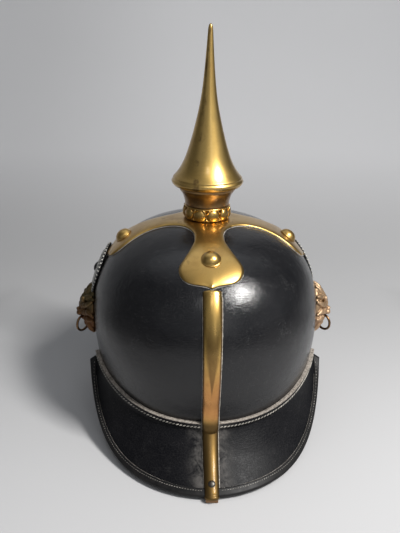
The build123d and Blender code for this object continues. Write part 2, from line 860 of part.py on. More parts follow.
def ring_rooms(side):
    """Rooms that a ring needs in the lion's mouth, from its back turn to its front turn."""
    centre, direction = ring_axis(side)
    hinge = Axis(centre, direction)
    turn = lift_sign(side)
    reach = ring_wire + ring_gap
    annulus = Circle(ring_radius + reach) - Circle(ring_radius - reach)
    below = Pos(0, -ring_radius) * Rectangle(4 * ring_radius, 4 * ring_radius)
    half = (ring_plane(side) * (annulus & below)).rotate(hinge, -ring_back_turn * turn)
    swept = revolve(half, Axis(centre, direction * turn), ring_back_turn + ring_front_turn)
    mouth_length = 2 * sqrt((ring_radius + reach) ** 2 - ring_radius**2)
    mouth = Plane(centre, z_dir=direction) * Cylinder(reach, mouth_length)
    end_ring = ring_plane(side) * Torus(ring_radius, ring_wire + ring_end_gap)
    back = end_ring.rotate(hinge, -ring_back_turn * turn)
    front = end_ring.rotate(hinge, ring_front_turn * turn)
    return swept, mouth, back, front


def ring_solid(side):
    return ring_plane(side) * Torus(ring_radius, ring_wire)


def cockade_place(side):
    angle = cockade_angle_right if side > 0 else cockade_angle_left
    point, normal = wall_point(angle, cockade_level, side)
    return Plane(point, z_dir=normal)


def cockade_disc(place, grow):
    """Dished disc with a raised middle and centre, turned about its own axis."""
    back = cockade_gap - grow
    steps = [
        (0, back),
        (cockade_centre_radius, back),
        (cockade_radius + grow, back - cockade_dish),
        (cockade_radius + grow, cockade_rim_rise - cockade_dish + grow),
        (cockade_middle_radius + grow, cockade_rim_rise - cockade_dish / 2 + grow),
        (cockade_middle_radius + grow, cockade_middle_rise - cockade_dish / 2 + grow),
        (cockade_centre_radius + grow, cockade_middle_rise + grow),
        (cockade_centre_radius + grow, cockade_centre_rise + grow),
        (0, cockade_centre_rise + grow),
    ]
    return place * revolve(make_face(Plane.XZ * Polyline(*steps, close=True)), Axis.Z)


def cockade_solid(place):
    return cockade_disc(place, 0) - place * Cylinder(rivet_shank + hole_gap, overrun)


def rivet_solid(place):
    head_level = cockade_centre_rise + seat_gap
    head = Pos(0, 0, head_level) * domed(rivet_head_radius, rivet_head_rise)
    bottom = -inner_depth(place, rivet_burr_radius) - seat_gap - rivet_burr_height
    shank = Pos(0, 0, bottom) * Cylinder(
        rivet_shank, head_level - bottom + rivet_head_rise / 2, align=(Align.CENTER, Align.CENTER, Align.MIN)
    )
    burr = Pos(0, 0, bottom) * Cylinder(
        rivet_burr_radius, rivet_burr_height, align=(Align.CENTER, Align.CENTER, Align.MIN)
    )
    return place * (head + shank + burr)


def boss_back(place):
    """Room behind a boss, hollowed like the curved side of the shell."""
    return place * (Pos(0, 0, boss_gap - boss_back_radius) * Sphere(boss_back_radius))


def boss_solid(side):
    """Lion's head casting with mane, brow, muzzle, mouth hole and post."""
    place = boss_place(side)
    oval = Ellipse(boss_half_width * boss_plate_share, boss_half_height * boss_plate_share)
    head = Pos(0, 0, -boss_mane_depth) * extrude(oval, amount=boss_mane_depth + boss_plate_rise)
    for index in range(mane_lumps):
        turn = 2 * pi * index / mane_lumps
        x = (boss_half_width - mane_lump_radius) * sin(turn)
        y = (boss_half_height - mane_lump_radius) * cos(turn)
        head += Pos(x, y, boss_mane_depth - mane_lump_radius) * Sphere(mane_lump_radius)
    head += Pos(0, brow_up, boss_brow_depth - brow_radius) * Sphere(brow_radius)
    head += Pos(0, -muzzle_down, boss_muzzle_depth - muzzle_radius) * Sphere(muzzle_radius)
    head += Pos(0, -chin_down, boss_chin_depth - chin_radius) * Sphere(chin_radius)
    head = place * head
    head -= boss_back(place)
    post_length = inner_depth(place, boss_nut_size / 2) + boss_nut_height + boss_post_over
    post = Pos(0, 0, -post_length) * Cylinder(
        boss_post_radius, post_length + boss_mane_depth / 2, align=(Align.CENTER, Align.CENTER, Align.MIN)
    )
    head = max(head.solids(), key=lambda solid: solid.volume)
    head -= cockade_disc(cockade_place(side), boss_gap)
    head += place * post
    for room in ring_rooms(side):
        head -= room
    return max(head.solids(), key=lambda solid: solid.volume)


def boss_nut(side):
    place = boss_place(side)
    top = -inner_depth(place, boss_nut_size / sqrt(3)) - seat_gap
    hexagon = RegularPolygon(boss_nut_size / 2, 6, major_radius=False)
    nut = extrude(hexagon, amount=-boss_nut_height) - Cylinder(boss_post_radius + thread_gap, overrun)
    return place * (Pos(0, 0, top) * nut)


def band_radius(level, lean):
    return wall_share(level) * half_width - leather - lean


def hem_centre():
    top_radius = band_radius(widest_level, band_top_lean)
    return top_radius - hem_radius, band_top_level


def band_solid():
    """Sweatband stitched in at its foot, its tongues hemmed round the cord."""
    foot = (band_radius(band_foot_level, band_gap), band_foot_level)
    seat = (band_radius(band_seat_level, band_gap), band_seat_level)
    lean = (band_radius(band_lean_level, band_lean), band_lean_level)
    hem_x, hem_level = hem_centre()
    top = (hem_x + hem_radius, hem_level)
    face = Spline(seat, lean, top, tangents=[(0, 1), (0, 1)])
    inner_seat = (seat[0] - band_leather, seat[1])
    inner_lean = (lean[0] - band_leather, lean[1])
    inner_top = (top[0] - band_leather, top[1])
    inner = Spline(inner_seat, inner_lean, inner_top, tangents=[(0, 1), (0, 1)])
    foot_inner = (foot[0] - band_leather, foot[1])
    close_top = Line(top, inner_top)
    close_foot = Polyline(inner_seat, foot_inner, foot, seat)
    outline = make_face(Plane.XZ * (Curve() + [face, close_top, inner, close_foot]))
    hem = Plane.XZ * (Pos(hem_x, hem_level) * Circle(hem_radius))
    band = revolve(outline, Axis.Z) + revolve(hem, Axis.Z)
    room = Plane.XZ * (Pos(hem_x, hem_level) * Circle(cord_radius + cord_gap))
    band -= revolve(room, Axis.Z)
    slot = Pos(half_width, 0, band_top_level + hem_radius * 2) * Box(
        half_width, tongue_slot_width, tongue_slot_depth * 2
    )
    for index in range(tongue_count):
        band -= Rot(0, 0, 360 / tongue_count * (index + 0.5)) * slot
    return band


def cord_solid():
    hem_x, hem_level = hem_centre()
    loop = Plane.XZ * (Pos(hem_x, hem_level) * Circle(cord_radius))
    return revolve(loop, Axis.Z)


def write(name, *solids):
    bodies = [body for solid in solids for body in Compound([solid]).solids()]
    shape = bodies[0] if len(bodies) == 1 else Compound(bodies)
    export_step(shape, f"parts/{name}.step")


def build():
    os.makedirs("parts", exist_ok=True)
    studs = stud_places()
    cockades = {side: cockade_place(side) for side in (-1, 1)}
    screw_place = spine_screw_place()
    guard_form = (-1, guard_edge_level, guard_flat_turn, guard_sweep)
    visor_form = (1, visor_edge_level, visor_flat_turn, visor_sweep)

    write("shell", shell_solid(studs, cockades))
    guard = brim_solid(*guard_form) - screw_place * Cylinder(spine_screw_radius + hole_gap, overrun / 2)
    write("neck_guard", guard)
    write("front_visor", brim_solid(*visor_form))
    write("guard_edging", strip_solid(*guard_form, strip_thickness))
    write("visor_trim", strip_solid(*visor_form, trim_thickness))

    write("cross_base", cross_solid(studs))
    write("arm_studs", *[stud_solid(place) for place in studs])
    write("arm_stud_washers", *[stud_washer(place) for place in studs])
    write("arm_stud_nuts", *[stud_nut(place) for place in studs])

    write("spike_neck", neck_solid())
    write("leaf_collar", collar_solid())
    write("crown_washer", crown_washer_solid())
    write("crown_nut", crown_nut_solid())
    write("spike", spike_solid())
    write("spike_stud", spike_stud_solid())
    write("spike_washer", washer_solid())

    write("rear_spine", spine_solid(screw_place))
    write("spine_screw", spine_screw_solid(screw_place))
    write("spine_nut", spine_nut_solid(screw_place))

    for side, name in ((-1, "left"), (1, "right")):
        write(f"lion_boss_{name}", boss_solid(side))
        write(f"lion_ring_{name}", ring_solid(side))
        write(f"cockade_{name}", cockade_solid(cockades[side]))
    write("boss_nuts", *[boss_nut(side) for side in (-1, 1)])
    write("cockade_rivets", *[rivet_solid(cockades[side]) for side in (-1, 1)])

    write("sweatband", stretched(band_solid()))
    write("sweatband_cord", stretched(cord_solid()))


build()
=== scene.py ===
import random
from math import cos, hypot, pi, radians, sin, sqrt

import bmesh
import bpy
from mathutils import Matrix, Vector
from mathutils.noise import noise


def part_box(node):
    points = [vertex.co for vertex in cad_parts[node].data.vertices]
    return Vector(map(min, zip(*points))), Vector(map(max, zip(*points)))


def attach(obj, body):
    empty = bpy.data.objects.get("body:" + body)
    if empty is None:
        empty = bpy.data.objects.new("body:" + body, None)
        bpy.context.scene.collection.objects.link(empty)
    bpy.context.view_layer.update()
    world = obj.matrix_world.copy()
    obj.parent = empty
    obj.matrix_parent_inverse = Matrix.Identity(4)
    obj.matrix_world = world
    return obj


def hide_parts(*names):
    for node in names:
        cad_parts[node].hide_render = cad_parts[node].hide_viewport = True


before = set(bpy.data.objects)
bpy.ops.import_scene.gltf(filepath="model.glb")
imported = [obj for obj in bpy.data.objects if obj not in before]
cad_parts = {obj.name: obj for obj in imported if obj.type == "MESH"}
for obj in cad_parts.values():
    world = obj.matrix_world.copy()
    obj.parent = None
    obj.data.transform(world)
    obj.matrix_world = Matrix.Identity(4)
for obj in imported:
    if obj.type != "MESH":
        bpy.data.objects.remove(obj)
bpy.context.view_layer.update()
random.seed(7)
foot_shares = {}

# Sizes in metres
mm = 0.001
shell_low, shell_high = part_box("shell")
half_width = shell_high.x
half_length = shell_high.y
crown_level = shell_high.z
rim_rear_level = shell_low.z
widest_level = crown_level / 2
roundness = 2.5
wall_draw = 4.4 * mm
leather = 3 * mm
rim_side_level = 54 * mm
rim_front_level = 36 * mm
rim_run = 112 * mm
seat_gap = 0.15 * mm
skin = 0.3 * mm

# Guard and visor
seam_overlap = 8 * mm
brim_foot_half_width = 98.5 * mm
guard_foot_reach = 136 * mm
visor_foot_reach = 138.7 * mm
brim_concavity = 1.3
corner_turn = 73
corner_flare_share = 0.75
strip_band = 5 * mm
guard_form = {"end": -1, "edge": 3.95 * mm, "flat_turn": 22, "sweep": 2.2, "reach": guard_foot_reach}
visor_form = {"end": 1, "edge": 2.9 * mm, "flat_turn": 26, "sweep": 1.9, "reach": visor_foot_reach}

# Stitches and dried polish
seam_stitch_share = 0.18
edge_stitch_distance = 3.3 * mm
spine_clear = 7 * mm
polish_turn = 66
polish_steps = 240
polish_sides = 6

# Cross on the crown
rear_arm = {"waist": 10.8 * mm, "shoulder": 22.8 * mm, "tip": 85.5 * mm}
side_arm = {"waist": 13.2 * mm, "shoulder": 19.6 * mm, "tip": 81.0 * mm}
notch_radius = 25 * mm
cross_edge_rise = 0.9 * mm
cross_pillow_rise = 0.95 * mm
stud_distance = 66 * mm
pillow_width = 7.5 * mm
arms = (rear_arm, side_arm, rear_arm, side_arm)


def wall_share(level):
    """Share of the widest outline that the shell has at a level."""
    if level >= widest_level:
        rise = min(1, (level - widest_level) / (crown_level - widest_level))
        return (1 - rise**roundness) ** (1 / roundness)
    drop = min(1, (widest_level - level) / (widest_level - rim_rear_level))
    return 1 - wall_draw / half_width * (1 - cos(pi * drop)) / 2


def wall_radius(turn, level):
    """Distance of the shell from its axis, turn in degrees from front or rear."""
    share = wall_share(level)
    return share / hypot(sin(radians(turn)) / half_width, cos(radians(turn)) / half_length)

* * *

» **WHAT YOU HAVE TO DO**
The lines to quote run from the one containing "for side, name" to the one containing "zip(*points))), Vector(map(max, zip(*points)))". Quote them exactly, with both of those lines, and nothing else.

» **RESULT**
    for side, name in ((-1, "left"), (1, "right")):
        write(f"lion_boss_{name}", boss_solid(side))
        write(f"lion_ring_{name}", ring_solid(side))
        write(f"cockade_{name}", cockade_solid(cockades[side]))
    write("boss_nuts", *[boss_nut(side) for side in (-1, 1)])
    write("cockade_rivets", *[rivet_solid(cockades[side]) for side in (-1, 1)])

    write("sweatband", stretched(band_solid()))
    write("sweatband_cord", stretched(cord_solid()))


build()
=== scene.py ===
import random
from math import cos, hypot, pi, radians, sin, sqrt

import bmesh
import bpy
from mathutils import Matrix, Vector
from mathutils.noise import noise


def part_box(node):
    points = [vertex.co for vertex in cad_parts[node].data.vertices]
    return Vector(map(min, zip(*points))), Vector(map(max, zip(*points)))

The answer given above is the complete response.